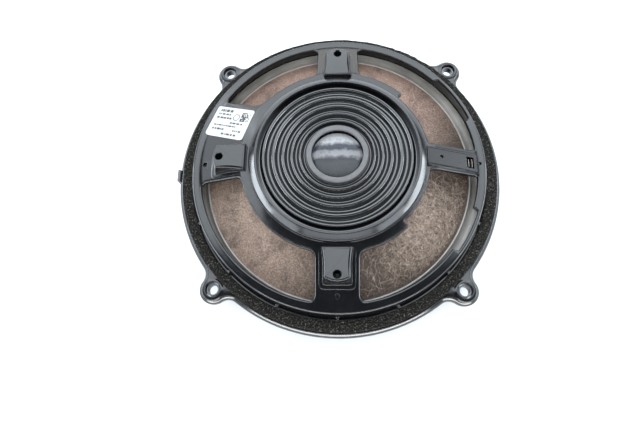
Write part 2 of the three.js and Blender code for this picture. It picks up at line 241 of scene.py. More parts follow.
def cut(target, cutters):
    """Takes closed cutter objects out of the target and removes them."""
    for cutter in cutters:
        modifier = target.modifiers.new("cut", "BOOLEAN")
        modifier.operation = "DIFFERENCE"
        modifier.solver = "MANIFOLD"
        modifier.object = cutter
    graph = bpy.context.evaluated_depsgraph_get()
    mesh = bpy.data.meshes.new_from_object(target.evaluated_get(graph))
    target.modifiers.clear()
    target.data = mesh
    for cutter in cutters:
        bpy.data.objects.remove(cutter)
    mesh.polygons.foreach_set("use_smooth", [True] * len(mesh.polygons))
    mesh.set_sharp_from_angle(angle=math.radians(SMOOTH))
    return target


def join(name, objs):
    with bpy.context.temp_override(active_object=objs[0], selected_editable_objects=objs):
        bpy.ops.object.join()
    objs[0].name = name
    return objs[0]


# ---------------------------------------------------------------- materials
class Nodes:
    """Procedural material whose textures lie in the object's own space, in mm."""

    def __init__(self, name, base, roughness, metallic=0.0, specular=0.5):
        self.material = bpy.data.materials.new(name)
        self.material.use_nodes = True
        self.tree = self.material.node_tree
        self.shader = self.tree.nodes["Principled BSDF"]
        self.shader.inputs["Base Color"].default_value = (*base, 1)
        self.shader.inputs["Roughness"].default_value = roughness
        self.shader.inputs["Metallic"].default_value = metallic
        self.shader.inputs["Specular IOR Level"].default_value = specular
        where = self.add("ShaderNodeTexCoord")
        scaled = self.add("ShaderNodeVectorMath", operation="SCALE")
        scaled.inputs["Scale"].default_value = 1 / MM
        self.link(where.outputs["Object"], scaled.inputs[0])
        self.space = scaled.outputs[0]
        self.normal = None

    def add(self, kind, **settings):
        node = self.tree.nodes.new(kind)
        for key, value in settings.items():
            setattr(node, key, value)
        return node

    def link(self, a, b):
        self.tree.links.new(a, b)

    def noise(self, scale, detail=3.0, rough=0.55, stretch=None, distortion=0.0):
        node = self.add("ShaderNodeTexNoise")
        node.inputs["Scale"].default_value = scale
        node.inputs["Detail"].default_value = detail
        node.inputs["Roughness"].default_value = rough
        node.inputs["Distortion"].default_value = distortion
        source = self.space
        if stretch:
            mapping = self.add("ShaderNodeMapping")
            mapping.inputs["Scale"].default_value = stretch
            self.link(source, mapping.inputs["Vector"])
            source = mapping.outputs[0]
        self.link(source, node.inputs["Vector"])
        return node.outputs["Fac"]

    def ramp(self, source, stops):
        node = self.add("ShaderNodeValToRGB")
        ramp = node.color_ramp
        while len(ramp.elements) < len(stops):
            ramp.elements.new(0.5)
        for element, (position, color) in zip(ramp.elements, stops):
            element.position = position
            element.color = (*color, 1)
        self.link(source, node.inputs["Fac"])
        return node.outputs["Color"]

    def span(self, source, low, high, from_low=0.3, from_high=0.7):
        node = self.add("ShaderNodeMapRange")
        node.inputs["From Min"].default_value = from_low
        node.inputs["From Max"].default_value = from_high
        node.inputs["To Min"].default_value = low
        node.inputs["To Max"].default_value = high
        self.link(source, node.inputs["Value"])
        return node.outputs["Result"]

    def math(self, operation, a, b):
        node = self.add("ShaderNodeMath", operation=operation)
        for socket, value in ((node.inputs[0], a), (node.inputs[1], b)):
            if isinstance(value, (int, float)):
                socket.default_value = value
            else:
                self.link(value, socket)
        return node.outputs[0]

    def mix(self, factor, a, b):
        node = self.add("ShaderNodeMix", data_type="RGBA", blend_type="MIX")
        self.link(factor, node.inputs[0])
        for socket, value in ((node.inputs[6], a), (node.inputs[7], b)):
            if isinstance(value, tuple):
                socket.default_value = (*value, 1)
            else:
                self.link(value, socket)
        return node.outputs[2]

    def color(self, source):
        self.link(source, self.shader.inputs["Base Color"])
        return self

    def roughness(self, source):
        self.link(source, self.shader.inputs["Roughness"])
        return self

    def rounded(self, radius_mm):
        node = self.add("ShaderNodeBevel", samples=6)
        node.inputs["Radius"].default_value = radius_mm * MM
        self.normal = node.outputs[0]
        self.link(self.normal, self.shader.inputs["Normal"])
        return self

    def bump(self, source, strength, distance_mm):
        node = self.add("ShaderNodeBump")
        node.inputs["Strength"].default_value = strength
        node.inputs["Distance"].default_value = distance_mm * MM
        self.link(source, node.inputs["Height"])
        if self.normal:
            self.link(self.normal, node.inputs["Normal"])
        self.normal = node.outputs[0]
        self.link(self.normal, self.shader.inputs["Normal"])
        return self


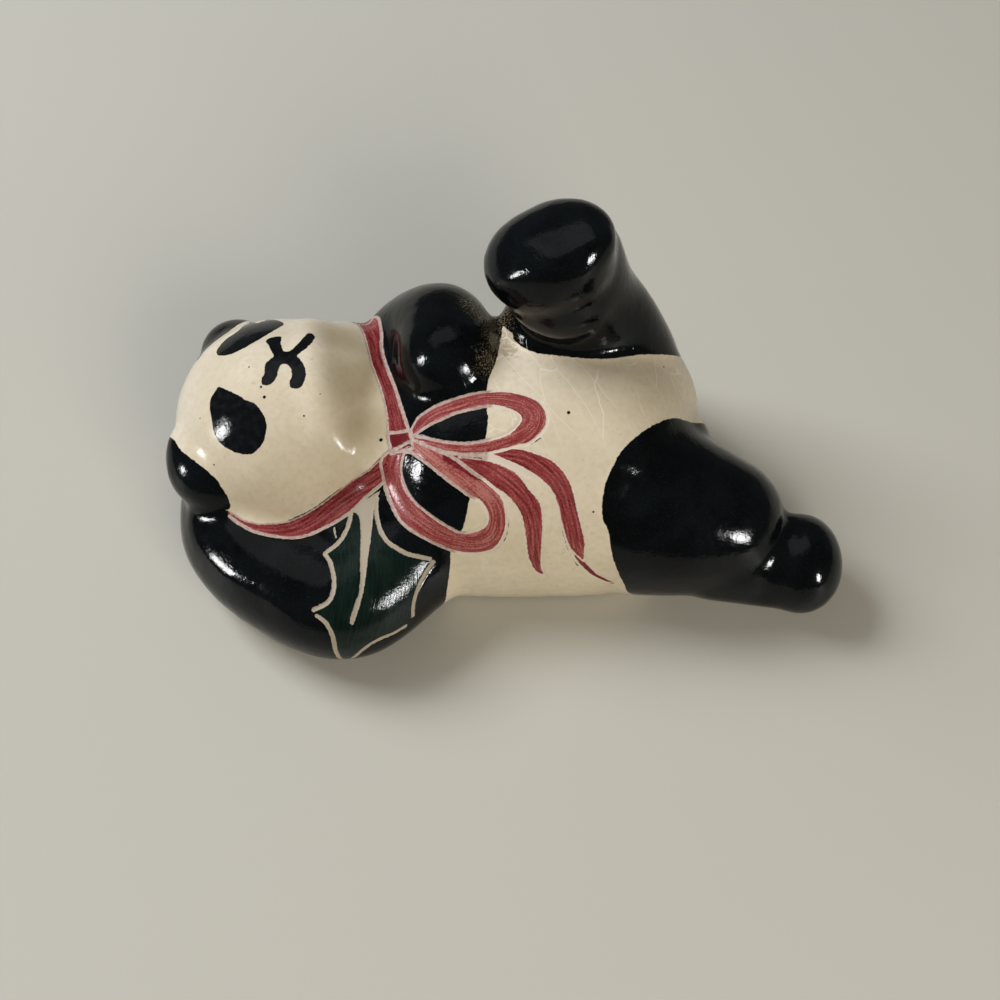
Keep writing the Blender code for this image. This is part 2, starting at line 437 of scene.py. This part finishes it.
class Surface:
    """The body's points, edges and normals as arrays, with searches on them."""

    def __init__(self, body):
        body.verts.index_update()
        self.places = np.array([tuple(vertex.co) for vertex in body.verts])
        self.normals = np.array([tuple(vertex.normal) for vertex in body.verts])
        self.edges = np.array([[end.index for end in edge.verts] for edge in body.edges])
        self.skin = BVHTree.FromBMesh(body)
        self.tree = tree_of(self.places)
        self.soft_normals = self.softened(self.normals, 8)

    def softened(self, values, steps):
        """Values averaged again and again with those of the points next to them."""
        ends, starts = self.edges.T
        count = np.bincount(self.edges.ravel(), minlength=len(values))
        count = np.maximum(count, 1).reshape(-1, *[1] * (values.ndim - 1))
        for _ in range(steps):
            total = np.zeros_like(values)
            np.add.at(total, ends, values[starts])
            np.add.at(total, starts, values[ends])
            values = (values + total / count) / 2
        return values

    def flood(self, allowed, start):
        """The allowed points that are joined to a start point."""
        reached = np.zeros(len(allowed), dtype=bool)
        reached[start] = True
        while True:
            touched = self.edges[reached[self.edges].any(axis=1)].ravel()
            grown = reached.copy()
            grown[touched] = True
            grown &= allowed
            if (grown == reached).all():
                return reached
            reached = grown

    def seen(self, index):
        """True if a point of the body faces the camera with nothing in front of it."""
        if self.normals[index] @ np.array(TO_CAMERA) < 0.02:
            return False
        start = Vector(self.places[index]) + Vector(self.normals[index]) * 0.3
        return self.skin.ray_cast(start, TO_CAMERA)[0] is None

    def seen_area(self, line):
        """Depth inside a closed line that the photograph shows whole, less than 0 outside."""
        gap, _ = distance_to(line, self.places)
        fence = pixels_of(line)
        spots = pixels_of(self.places)
        within = (spots > fence.min(axis=0)) & (spots < fence.max(axis=0))
        some = np.flatnonzero(within.all(axis=1))
        odd = np.zeros(len(some), dtype=bool)
        across, down = spots[some].T
        for (x0, y0), (x1, y1) in zip(fence, np.roll(fence, -1, axis=0)):
            spans = (y0 > down) != (y1 > down)
            if y1 != y0:
                odd ^= spans & (across < x0 + (down - y0) * (x1 - x0) / (y1 - y0))
        inside = np.zeros(len(gap), dtype=bool)
        for index in some[odd]:
            inside[index] = self.seen(index)
        return np.where(inside, gap, -gap)

    def ringed_area(self, line, inner):
        """Depth inside a closed line right round a limb, on the side of an inner point."""
        gap, nearest = distance_to(line, self.places)
        ups = self.soft_normals[[self.tree.find(point)[1] for point in line]]
        forward = np.roll(line, -2, axis=0) - np.roll(line, 2, axis=0)
        sides = np.cross(ups, forward)
        left = ((self.places - line[nearest]) * sides[nearest]).sum(axis=1) > 0
        close = gap < SURE_SIDE
        start = self.tree.find(inner)[1]
        core = self.flood(~close, start)
        rim = self.edges[core[self.edges].any(axis=1)].ravel()
        rim = rim[close[rim]]
        inner_is_left = left[rim].mean() > 0.5
        inside = core | (close & (left == inner_is_left))
        return np.where(inside, gap, -gap)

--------

- [Objective]: Between the line containing "Keep writing the" and the line containing "body's points, edges" lies the part to return. Return it exactly, counting both of those lines.

- [Expected output]:
Keep writing the Blender code for this image. This is part 2, starting at line 437 of scene.py. This part finishes it.
class Surface:
    """The body's points, edges and normals as arrays, with searches on them."""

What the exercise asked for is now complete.